Output, please, exactly those lines of the listing that come before the line with "side faces -Y.", along with that line itself.
-- START OF Data supplied --
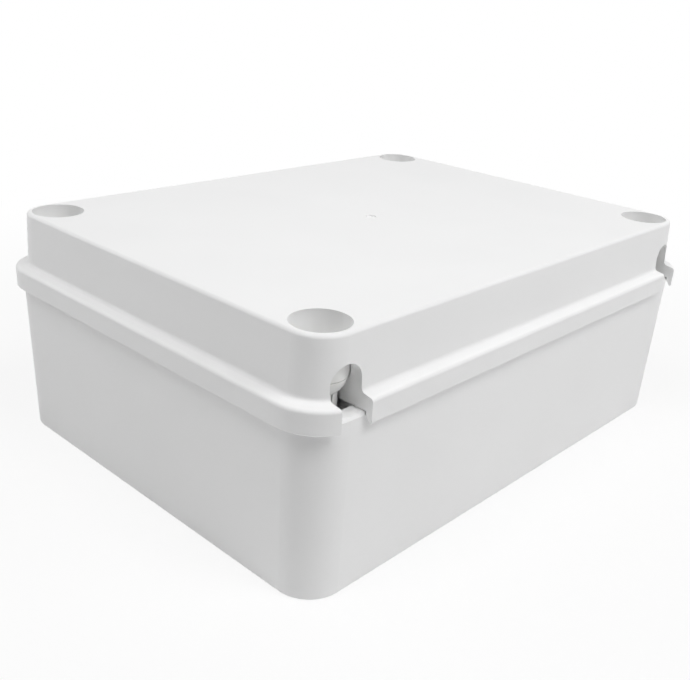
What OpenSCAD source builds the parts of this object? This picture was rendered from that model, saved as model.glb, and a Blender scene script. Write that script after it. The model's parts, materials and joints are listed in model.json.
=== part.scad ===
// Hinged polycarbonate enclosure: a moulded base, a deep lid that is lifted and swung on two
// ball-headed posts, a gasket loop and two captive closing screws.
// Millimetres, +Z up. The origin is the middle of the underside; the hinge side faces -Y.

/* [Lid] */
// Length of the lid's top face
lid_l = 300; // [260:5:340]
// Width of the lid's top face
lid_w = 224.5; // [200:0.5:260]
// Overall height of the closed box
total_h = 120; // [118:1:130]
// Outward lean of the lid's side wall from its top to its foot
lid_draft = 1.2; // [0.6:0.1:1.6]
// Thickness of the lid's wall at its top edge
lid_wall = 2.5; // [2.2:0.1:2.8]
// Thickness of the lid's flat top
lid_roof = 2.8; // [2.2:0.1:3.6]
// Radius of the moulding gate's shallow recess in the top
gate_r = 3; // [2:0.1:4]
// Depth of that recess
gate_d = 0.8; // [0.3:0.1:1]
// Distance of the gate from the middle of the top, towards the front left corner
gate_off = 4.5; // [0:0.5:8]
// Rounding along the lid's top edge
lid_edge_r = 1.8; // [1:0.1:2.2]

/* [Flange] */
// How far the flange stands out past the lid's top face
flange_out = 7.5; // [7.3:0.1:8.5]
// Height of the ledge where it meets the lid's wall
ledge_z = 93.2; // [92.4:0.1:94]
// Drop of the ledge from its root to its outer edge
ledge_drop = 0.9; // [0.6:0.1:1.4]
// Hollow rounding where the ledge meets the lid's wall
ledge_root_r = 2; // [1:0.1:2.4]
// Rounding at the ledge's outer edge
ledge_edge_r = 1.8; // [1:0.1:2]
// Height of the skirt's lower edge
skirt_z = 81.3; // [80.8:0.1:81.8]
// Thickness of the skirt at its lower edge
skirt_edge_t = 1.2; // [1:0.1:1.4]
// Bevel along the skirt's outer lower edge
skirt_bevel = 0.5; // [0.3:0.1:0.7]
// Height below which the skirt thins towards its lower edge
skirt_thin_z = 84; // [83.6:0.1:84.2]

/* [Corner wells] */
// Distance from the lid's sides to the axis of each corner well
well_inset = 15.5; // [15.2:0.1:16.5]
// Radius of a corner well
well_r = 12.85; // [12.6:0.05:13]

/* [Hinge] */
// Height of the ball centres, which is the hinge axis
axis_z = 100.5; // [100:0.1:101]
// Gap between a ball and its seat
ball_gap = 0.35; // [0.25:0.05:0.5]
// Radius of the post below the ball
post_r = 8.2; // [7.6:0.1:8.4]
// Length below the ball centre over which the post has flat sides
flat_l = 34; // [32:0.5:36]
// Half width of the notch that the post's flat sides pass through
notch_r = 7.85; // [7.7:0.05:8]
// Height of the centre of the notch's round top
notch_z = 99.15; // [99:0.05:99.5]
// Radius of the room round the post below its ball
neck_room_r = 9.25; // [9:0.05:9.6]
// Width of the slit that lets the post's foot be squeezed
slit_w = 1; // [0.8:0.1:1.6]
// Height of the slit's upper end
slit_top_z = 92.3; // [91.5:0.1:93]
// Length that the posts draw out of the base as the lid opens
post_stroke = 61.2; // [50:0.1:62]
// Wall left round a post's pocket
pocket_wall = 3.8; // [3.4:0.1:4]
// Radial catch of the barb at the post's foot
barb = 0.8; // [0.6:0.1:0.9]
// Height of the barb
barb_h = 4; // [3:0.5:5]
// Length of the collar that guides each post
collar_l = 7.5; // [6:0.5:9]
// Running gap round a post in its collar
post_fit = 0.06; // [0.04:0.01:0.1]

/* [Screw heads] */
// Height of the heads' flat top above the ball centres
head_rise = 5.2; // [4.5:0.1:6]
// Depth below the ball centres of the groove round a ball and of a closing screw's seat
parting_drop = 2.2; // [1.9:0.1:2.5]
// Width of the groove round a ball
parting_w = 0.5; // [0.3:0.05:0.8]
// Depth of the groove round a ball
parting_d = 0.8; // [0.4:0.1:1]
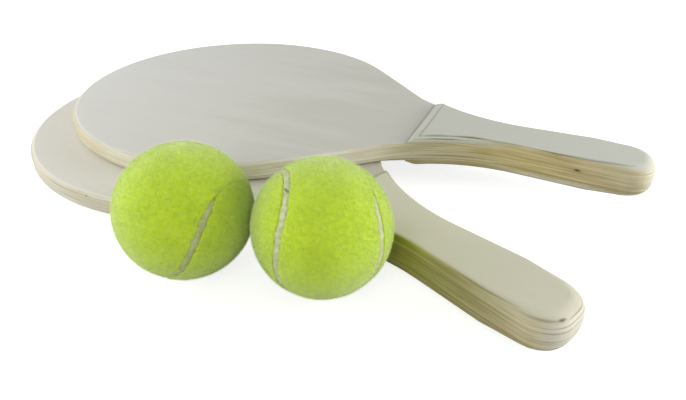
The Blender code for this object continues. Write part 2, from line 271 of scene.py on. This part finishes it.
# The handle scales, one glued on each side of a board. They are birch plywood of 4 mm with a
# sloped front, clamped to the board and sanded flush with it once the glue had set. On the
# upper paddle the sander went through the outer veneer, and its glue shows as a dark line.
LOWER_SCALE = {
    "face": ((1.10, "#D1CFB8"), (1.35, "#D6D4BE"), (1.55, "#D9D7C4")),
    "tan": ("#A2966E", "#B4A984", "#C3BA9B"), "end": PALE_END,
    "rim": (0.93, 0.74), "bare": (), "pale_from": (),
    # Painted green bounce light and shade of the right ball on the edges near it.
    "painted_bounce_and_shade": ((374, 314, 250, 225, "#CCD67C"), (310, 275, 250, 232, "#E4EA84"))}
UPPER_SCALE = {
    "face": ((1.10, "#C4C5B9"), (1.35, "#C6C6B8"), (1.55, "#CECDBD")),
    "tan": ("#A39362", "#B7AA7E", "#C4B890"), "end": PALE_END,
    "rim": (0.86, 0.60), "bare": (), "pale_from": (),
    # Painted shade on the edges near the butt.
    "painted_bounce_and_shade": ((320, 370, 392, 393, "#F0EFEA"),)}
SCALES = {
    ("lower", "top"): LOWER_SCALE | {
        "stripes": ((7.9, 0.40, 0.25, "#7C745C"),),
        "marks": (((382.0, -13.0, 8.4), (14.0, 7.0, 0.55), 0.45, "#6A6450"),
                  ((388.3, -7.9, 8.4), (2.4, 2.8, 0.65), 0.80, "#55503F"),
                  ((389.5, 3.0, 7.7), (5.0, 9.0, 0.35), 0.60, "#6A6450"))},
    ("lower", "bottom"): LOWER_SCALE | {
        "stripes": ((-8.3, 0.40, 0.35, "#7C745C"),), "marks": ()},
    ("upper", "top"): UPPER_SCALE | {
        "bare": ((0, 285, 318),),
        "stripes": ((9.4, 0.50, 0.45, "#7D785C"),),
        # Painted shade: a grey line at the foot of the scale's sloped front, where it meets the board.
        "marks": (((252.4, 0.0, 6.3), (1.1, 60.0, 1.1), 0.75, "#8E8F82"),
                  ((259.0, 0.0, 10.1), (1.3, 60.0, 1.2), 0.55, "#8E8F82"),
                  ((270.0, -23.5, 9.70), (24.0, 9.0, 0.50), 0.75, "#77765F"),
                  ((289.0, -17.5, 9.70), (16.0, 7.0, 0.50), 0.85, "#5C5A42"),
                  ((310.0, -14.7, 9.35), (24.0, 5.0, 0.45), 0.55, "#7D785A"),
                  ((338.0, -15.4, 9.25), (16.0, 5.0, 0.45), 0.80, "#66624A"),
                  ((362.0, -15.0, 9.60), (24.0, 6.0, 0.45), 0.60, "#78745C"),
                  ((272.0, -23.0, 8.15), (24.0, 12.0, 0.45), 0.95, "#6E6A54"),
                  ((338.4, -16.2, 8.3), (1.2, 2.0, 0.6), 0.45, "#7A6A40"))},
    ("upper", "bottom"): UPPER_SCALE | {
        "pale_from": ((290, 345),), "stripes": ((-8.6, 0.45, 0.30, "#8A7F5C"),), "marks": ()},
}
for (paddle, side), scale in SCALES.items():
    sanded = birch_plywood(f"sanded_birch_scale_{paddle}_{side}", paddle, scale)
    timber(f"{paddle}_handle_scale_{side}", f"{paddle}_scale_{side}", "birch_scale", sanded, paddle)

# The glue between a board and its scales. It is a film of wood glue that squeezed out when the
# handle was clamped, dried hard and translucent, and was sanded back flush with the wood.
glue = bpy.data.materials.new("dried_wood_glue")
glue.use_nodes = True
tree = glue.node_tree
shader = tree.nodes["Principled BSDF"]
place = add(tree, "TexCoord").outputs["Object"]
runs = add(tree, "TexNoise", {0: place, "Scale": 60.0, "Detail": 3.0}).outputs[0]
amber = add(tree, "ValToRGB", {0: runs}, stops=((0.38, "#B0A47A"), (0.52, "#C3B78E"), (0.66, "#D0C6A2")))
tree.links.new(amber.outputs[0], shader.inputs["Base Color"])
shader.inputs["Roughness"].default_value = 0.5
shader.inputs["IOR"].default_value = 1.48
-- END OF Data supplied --
The answer
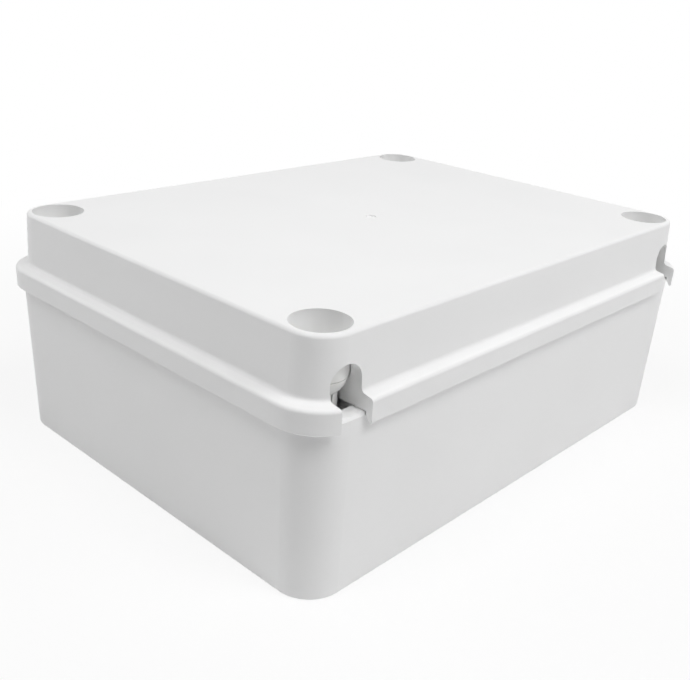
What OpenSCAD source builds the parts of this object? This picture was rendered from that model, saved as model.glb, and a Blender scene script. Write that script after it. The model's parts, materials and joints are listed in model.json.
=== part.scad ===
// Hinged polycarbonate enclosure: a moulded base, a deep lid that is lifted and swung on two
// ball-headed posts, a gasket loop and two captive closing screws.
// Millimetres, +Z up. The origin is the middle of the underside; the hinge side faces -Y.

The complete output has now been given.